Si se trata de un proyecto político, un sueño requiere una construcción: unir personas, recoger ideas, urdir un plan, ir armando las partes. Y debe ser, necesariamente, un sueño colectivo. Lo curioso es que siempre parte de lo individual. Es el caso de nosotras, las feministas. Piensas que tienes un problema y que es solo tuyo, pero luego, en colectivo, ese problema se politiza y empieza a construir su propia historia, su propia memoria. Y así termina planteándose en el espacio público. Lo colectivo permite pensar en el cómo; permite, en efecto, cumplir el sueño.
Los cambios que hoy vive Chile son tal vez los mayores desde el fin de la dictadura en 1990. ¿Por qué en todo este tiempo los chilenos, digamos, dejaron de soñar?
La Constitución del año 1980 fue un matasueño. Los matasueños, o atrapasueños, la gente los pone a veces en la cama justamente para no soñar. Nuestro matasueño fue esa constitución, que naturalizó muchas cosas. Naturalizó que se pudiera decir que la justicia se hace “en la medida de lo posible”, que los derechos sociales no fueran derechos humanos, etc. Así acabó con las ganas de soñar. Pero en octubre de 2020 ese dique por fin despareció. Aquí decimos que Chile despertó. Despertamos para poder soñar.
Me gustaría que hablara de la lucha como una condición para alcanzar un sueño político.
Un sueño no se da por autoinvocación. Al menos en la política no basta tenerlo en la cabeza. Implica perseverancia, poder resistir embates. Un sueño es el producto de luchas en distintos ámbitos. En mi caso, han sido el feminismo y los derechos humanos. Pero en Chile las luchas han sido muchas más, y en la medida que se fueron acumulando, fueron también abriendo un camino. Me refiero a causas que vienen desde la dictadura y que quedaron congeladas luego, durante la transición a la democracia, en la cual se pactó un modelo económico basado en un Estado que no garantizaba la dignidad. Por eso, cuando comenzaron las movilizaciones el 18 de octubre de 2020, cuando todo empezó a cambiar, la palabra común de los chilenos y las chilenas fue esa: la dignidad.

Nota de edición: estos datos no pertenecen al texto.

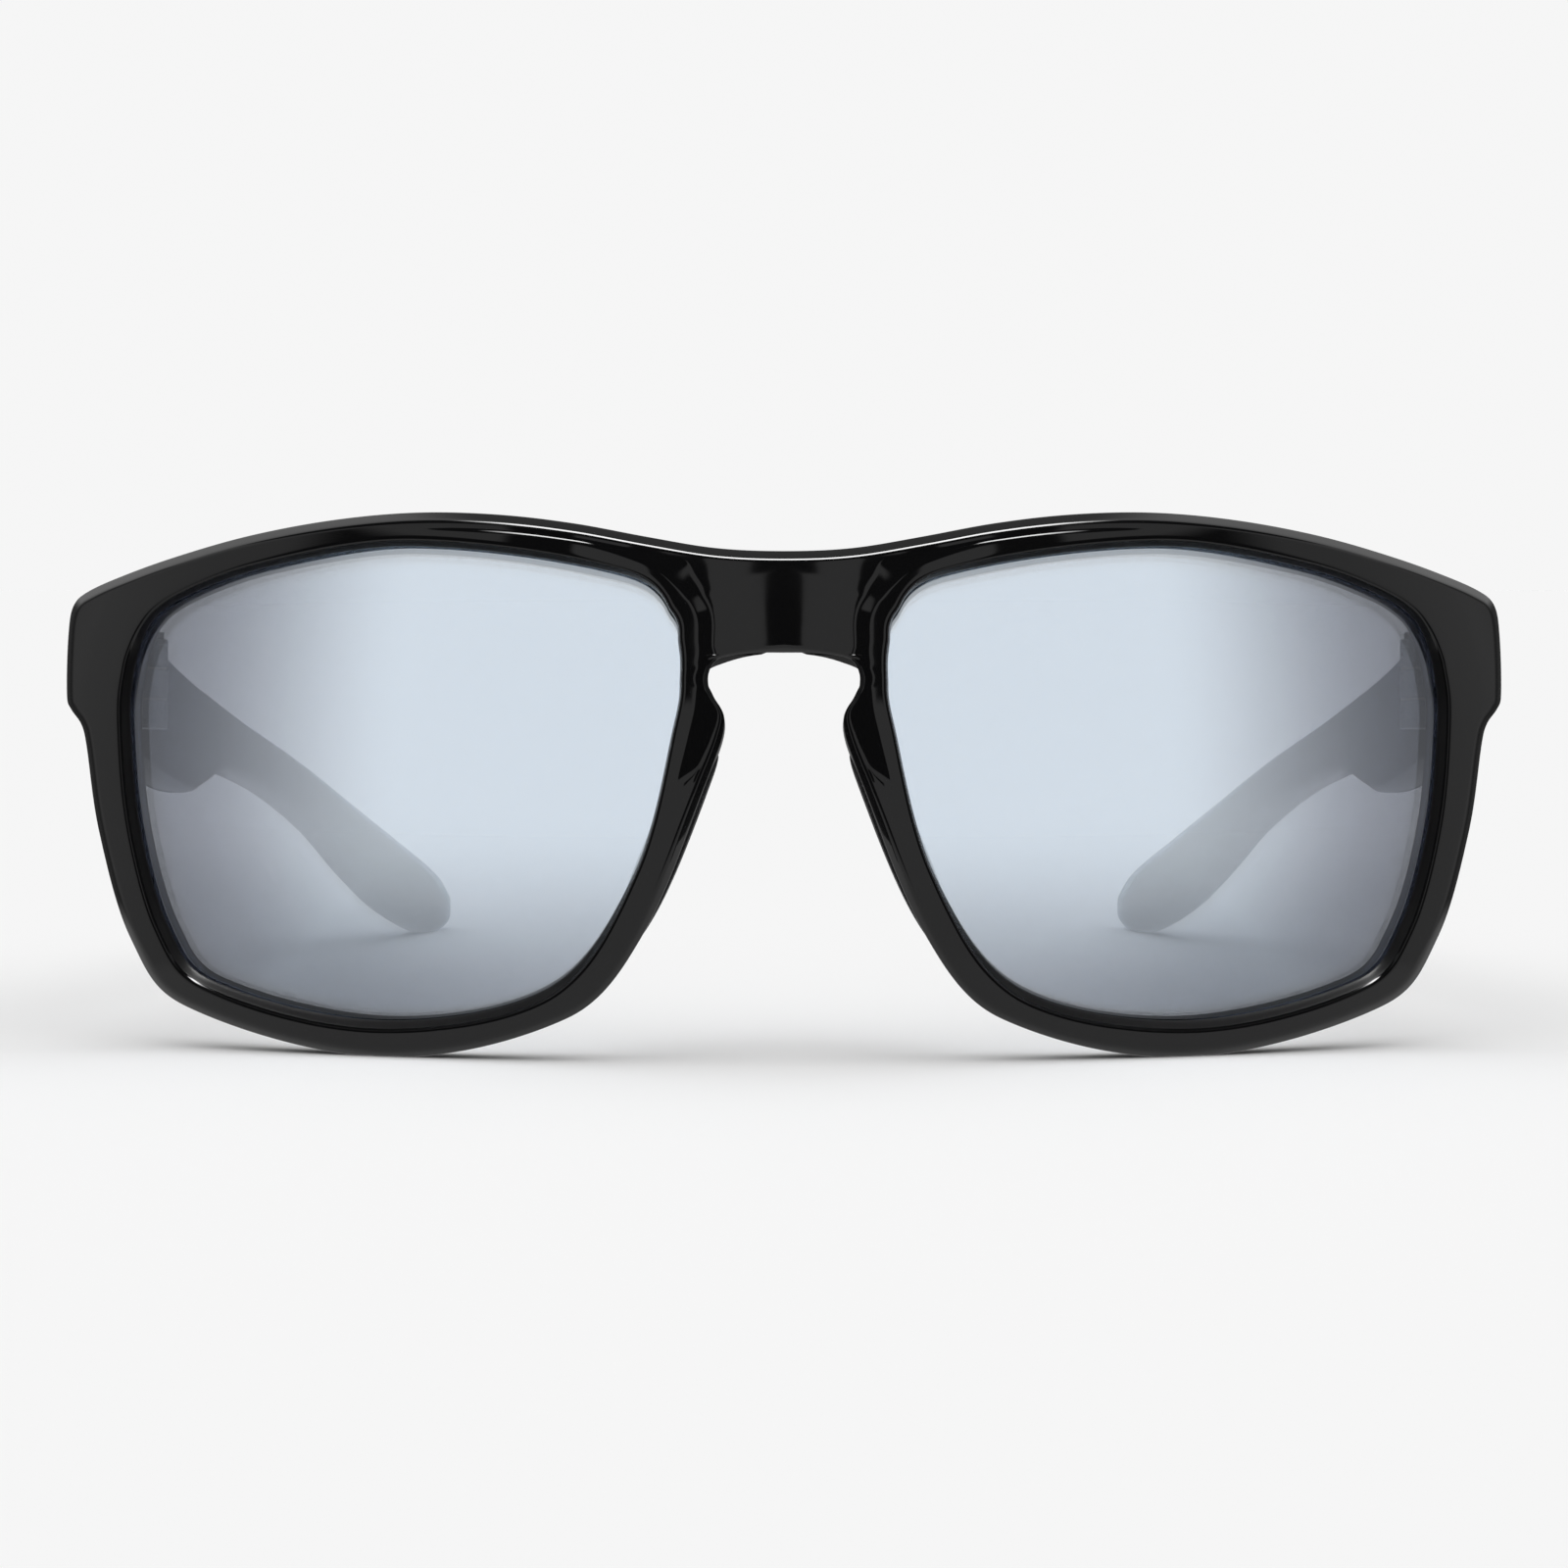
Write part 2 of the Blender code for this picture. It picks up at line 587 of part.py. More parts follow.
def hinge_place():
    return (HINGE_X, BUTT_Y, 0.0)


def knuckle_spans():
    """(low z, high z) of the lower, middle and upper knuckle."""
    high = (BARREL_H - 2 * KNUCKLE_GAP) / 3
    start = HINGE_Z - 0.5 * BARREL_H
    return [(start + i * (high + KNUCKLE_GAP), start + i * (high + KNUCKLE_GAP) + high) for i in range(3)]


def add_front_leaf(word, side, root):
    """The plate on the end piece, with the lower and the upper knuckle."""
    wall = END_INNER_X - TOUCH_GAP
    low, high = knuckle_spans()[0][0], knuckle_spans()[2][1]
    leaf = add_object(
        f"hinge_front_leaf_{word}",
        *box_faces((wall - LEAF_THICK, BUTT_Y - 7.2, low), (wall, BUTT_Y - BARREL_R - 0.25, high)),
        root, HINGE_STEEL, side=side,
    )
    for number in (0, 2):
        z0, z1 = knuckle_spans()[number]
        web = box_faces((wall - LEAF_THICK, BUTT_Y - BARREL_R - 1.0, z0), (wall, BUTT_Y, z1))
        join_hidden(leaf, f"front_web_{word}_{number}", *web, root, side)
        barrel = add_cutter(
            f"front_barrel_{word}_{number}", (HINGE_X, BUTT_Y, z0), BARREL_R, z1 - z0, "Z", root, side
        )
        add_boolean(leaf, barrel, "UNION")
    bore = add_cutter(
        f"front_bore_{word}", (HINGE_X, BUTT_Y, low - 1.0), BORE_R, BARREL_H + 2.0, "Z", root, side
    )
    add_boolean(leaf, bore, "DIFFERENCE")
    front_screws, _ = leaf_screw_places()
    for number, (x, y, z) in enumerate(front_screws, 1):
        hole = add_cutter(f"front_leaf_hole_{word}_{number}", (x - 1.0, y, z), SCREW_HOLE_R, 4.0, "X", root, side)
        add_boolean(leaf, hole, "DIFFERENCE")


def add_temple_leaf(word, side, root, pivot):
    """The plate on the temple, with the middle knuckle."""
    wall = TEMPLE_INNER_X - TOUCH_GAP - 0.35
    z0, z1 = knuckle_spans()[1]
    start = BUTT_Y + BARREL_R + 0.6
    leaf = add_object(
        f"hinge_temple_leaf_{word}",
        *box_faces((wall - LEAF_THICK, start, HINGE_Z - 3.0), (wall, BUTT_Y + 13.5, HINGE_Z + 3.0)),
        pivot, HINGE_STEEL, hinge_place(), side,
    )
    web = box_faces((HINGE_X + 0.6, BUTT_Y + 0.5, z0), (wall, start + 1.0, z1))
    join_hidden(leaf, f"temple_web_{word}", *web, root, side)
    barrel = add_cutter(f"temple_barrel_{word}", (HINGE_X, BUTT_Y, z0), BARREL_R, z1 - z0, "Z", root, side)
    add_boolean(leaf, barrel, "UNION")
    bore = add_cutter(f"temple_bore_{word}", (HINGE_X, BUTT_Y, z0 - 1.0), BORE_R, 5.0, "Z", root, side)
    add_boolean(leaf, bore, "DIFFERENCE")
    _, temple_screws = leaf_screw_places()
    for number, (x, y, z) in enumerate(temple_screws, 1):
        hole = add_cutter(f"temple_leaf_hole_{word}_{number}", (x - 1.5, y, z), SCREW_HOLE_R, 4.5, "X", root, side)
        add_boolean(leaf, hole, "DIFFERENCE")


def add_hinge_screw(word, side, root):
    """The screw that is the hinge's pin, with its head on the upper knuckle."""
    low, high = knuckle_spans()[0][0], knuckle_spans()[2][1]
    head = high + TOUCH_GAP
    steps = [
        ((HINGE_X, BUTT_Y, low + 0.2), PIN_R, head - low - 0.2),
        ((HINGE_X, BUTT_Y, head), 1.35, 0.6),
    ]
    add_rod(f"hinge_screw_{word}", steps, "Z", root, HINGE_STEEL, side=side)


def add_washers(word, side, root):
    for number, below in enumerate(knuckle_spans()[:2], 1):
        start = below[1] + 0.5 * (KNUCKLE_GAP - WASHER_THICK)
        washer = add_rod(
            f"hinge_washer_{word}_{number}",
            [((HINGE_X, BUTT_Y, start), BARREL_R - 0.1, WASHER_THICK)], "Z", root, NYLON, side=side,
        )
        hole = add_cutter(
            f"washer_hole_{word}_{number}", (HINGE_X, BUTT_Y, start - 0.5), BORE_R, 1.2, "Z", root, side
        )
        add_boolean(washer, hole, "DIFFERENCE")


def add_leaf_screws(word, side, root, pivot):
    """Two blind screws into the end piece and two into the temple."""
    front_screws, temple_screws = leaf_screw_places()
    groups = (
        ("front", front_screws, root, (0.0, 0.0, 0.0), 4.6),
        ("temple", temple_screws, pivot, hinge_place(), 3.9),
    )
    for where, places, parent, origin, shank in groups:
        for number, (x, y, z) in enumerate(places, 1):
            x -= 0.35 if where == "temple" else 0.0
            steps = [
                ((x, y, z), SCREW_HEAD_R, SCREW_HEAD_H),
                ((x + SCREW_HEAD_H, y, z), SCREW_R, shank),
            ]
            add_rod(f"{where}_leaf_screw_{word}_{number}", steps, "X", parent, HINGE_STEEL, origin, side)


def clear_scene():
    for obj in list(bpy.data.objects):
        bpy.data.objects.remove(obj)


def add_empty(name, parent=None, location=(0.0, 0.0, 0.0)):
    empty = bpy.data.objects.new(name, None)
    bpy.context.scene.collection.objects.link(empty)
    empty.parent = parent
    empty.location = Vector(location) * MM
    return empty


def main():
    clear_scene()
    root = add_empty("glasses", location=(0.0, -BOX_MID_Y, FLOOR_DROP))
    root.rotation_euler.x = -math.radians(LEAN_DEG)
    add_front(root)
    for side, word in ((1, "left"), (-1, "right")):
        pivot = add_empty(f"temple_pivot_{word}", root, (side * HINGE_X, BUTT_Y, 0.0))
        add_lens(word, side, root)
        add_nose_pad(word, side, root)
        add_front_leaf(word, side, root)
        add_hinge_screw(word, side, root)
        add_washers(word, side, root)
        add_temple(word, side, root, pivot)
        add_temple_leaf(word, side, root, pivot)
        add_leaf_screws(word, side, root, pivot)


main()
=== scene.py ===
"""Glacier glasses: the finished look of front, lenses, pads, temples and hinges, on a pale studio floor."""

import logging
import math
from collections.abc import Callable, Sequence
from dataclasses import dataclass, field
from enum import Enum
from functools import reduce

import bpy
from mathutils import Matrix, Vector


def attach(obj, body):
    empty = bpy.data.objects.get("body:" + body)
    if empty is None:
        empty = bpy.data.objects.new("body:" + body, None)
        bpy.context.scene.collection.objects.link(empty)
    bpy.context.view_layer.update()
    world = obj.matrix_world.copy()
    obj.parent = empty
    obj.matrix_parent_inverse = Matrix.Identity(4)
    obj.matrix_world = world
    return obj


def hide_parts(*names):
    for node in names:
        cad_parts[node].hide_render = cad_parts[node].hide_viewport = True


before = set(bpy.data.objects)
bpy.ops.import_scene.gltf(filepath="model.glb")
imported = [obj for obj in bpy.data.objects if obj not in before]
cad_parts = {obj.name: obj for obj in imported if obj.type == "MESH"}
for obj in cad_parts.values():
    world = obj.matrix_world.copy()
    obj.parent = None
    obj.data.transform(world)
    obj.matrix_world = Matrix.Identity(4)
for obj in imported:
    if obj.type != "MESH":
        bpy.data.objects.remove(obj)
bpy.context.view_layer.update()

MM = 0.001
LOG = logging.getLogger("glasses")

Knots = tuple[tuple[float, ...], ...]
Place = Callable[[int, int], Vector]


class Side(Enum):
    """A side of the wearer, with its sign along X."""

    LEFT = 1
    RIGHT = -1

    @property
    def word(self) -> str:
        """The side's name in lower case."""
        return self.name.lower()


class Body(Enum):
    """The rigid bodies that pieces ride on."""

    FRONT = "front"
    TEMPLE_LEFT = "temple_arm_left"
    TEMPLE_RIGHT = "temple_arm_right"

    @staticmethod
    def temple(side: Side) -> "Body":
        """The temple body of a side."""
        return Body.TEMPLE_LEFT if side is Side.LEFT else Body.TEMPLE_RIGHT


class Slot(Enum):
    """Material slot names for the new pieces; settle takes one but does not use it."""

    FRAME = "frame"
    LENS = "lens"
    PAD = "pad"


# ---------------------------------------------------------------------------------------------------------
# Curves and the curved face
# ---------------------------------------------------------------------------------------------------------


def level(knots: Sequence[tuple[float, float]], station: float) -> float:
    """Straight-line value between knots, held level past both ends.

    Args:
        knots: (station, value) pairs in rising order.
        station: Where to read.

    Returns:
        The value there.
    """
    if station <= knots[0][0]:
        return knots[0][1]
    for (s0, v0), (s1, v1) in zip(knots, knots[1:]):
        if station <= s1:
            return v0 + (v1 - v0) * (station - s0) / (s1 - s0)
    return knots[-1][1]


def ease(share: float) -> float:
    """A smooth step from 0 to 1."""
    share = min(1.0, max(0.0, share))
    return share * share * (3.0 - 2.0 * share)


@dataclass(frozen=True)
class SmoothCurve:
    """A smooth curve through (station, value, ...) knots, by Hermite spans with chord tangents.

    Attributes:
        knots: Rows of station and values, in rising order of station.
        closed: Whether the last knot repeats the first.
        mirrored: Whether it goes on as its own mirror image across x = 0 past both ends.
    """

    knots: Knots
    closed: bool = False
    mirrored: bool = False

    def _knot(self, index: int) -> tuple[float, ...]:
        """The knot at an index.

        Args:
            index: The knot's number, which may lie past either end.

        Returns:
            Its station and values.
        """
        count = len(self.knots)
        if self.closed and index < 0:
            row = self.knots[count - 1 + index]
            return (row[0] - self.knots[-1][0], *row[1:])
        if self.closed and index >= count:
            row = self.knots[index - count + 1]
            return (row[0] + self.knots[-1][0], *row[1:])
        if self.mirrored and not 0 <= index < count:
            end = 0 if index < 0 else count - 1
            station, x, z = self.knots[2 * end - index]
            return (2 * self.knots[end][0] - station, -x, z)
        return self.knots[max(0, min(count - 1, index))]

    def _slope(self, index: int) -> list[float]:
        """The chord slope at a knot.

        Args:
            index: The knot's number.

        Returns:
            The change of each value over one station.
        """
        before, after = self._knot(index - 1), self._knot(index + 1)
        run = after[0] - before[0]
        return [(b - a) / run for a, b in zip(before[1:], after[1:])]

    def at(self, station: float) -> list[float]:
        """The curve's values at a station.

        Args:
            station: Where to read.

        Returns:
            One number for each value of a knot.
        """
        count = len(self.knots)
        span = next((i for i in range(count - 1) if station <= self.knots[i + 1][0]), count - 2)
        k0, k1 = self._knot(span), self._knot(span + 1)
        width = k1[0] - k0[0]
        t = (station - k0[0]) / width
        h00, h10 = 2 * t**3 - 3 * t**2 + 1, t**3 - 2 * t**2 + t
        h01, h11 = -2 * t**3 + 3 * t**2, t**3 - t**2
        m0, m1 = self._slope(span), self._slope(span + 1)
        return [
            h00 * k0[j + 1] + h10 * width * m0[j] + h01 * k1[j + 1] + h11 * width * m1[j]
            for j in range(len(k0) - 1)
        ]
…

Más allá del repudio que merecen, ¿no podría uno pensar que los arquitectos de la dictadura tuvieron sus propios sueños y quisieron hacerlos realidad?
No, lo de ellos no podía ser un sueño porque no tenía un sustrato en lo común, en que todos estuviéramos en un ejercicio universal de derechos. Si la dictadura, por ejemplo, planteaba al desarrollo como un sueño, pues se equivocaba, porque lo pensaba desde el interés privado. Tengo la impresión de que, al hablar de sueños en términos utópicos, no podemos hablar de intereses propios, sino de intereses diversos. En las grandes utopías, todos tenemos que poder concurrir a soñar. El derecho a soñar es algo que se conquista democráticamente. Y eso en Chile nos costó, pero lo conquistamos. ¿Cómo? Pues, después de muchos años y muchas luchas, todos y todas nos dimos cuenta de que estábamos soñando algo más o menos parecido. O sea, el de hoy no es un objetivo ideológico, sino una meta común: es el sueño de un buen vivir entre todos. No olvidemos que el proceso constituyente fue aprobado por casi el 80 por ciento de la sociedad. Eso en este país nunca antes había pasado.
La imaginación está en la esencia del sueño. ¿Cuál ha sido su rol en esta transformación política en Chile?
La imaginación es un atributo muy relevante. Al fin y al cabo, lo que vivimos hoy es la caída, el marchitamiento de las ideologías. Y con eso no me refiero por supuesto a los valores, sino a las ideologías como las concebimos en el siglo XX. Para llenar ese vacío todavía no hay muchas alternativas sobre el planeta, pero sí hay convicciones que permiten empezar a tejer esquemas de pensamiento político y social. Por ejemplo, si no detenemos la depredación del medioambiente, nos vamos a ir al carajo. Si no intervenimos para superar la desigualdad estructural que viven las mujeres, nunca vamos a lograr una sociedad más igualitaria. Para eso, ya vimos que las viejas fórmulas no sirven. Entonces ahí, en ese lugar sin casillas ni barandas, tiene que entrar la imaginación: la innovación política, la mirada desprejuiciada, la transformación de las convicciones para poder diseñar un futuro común.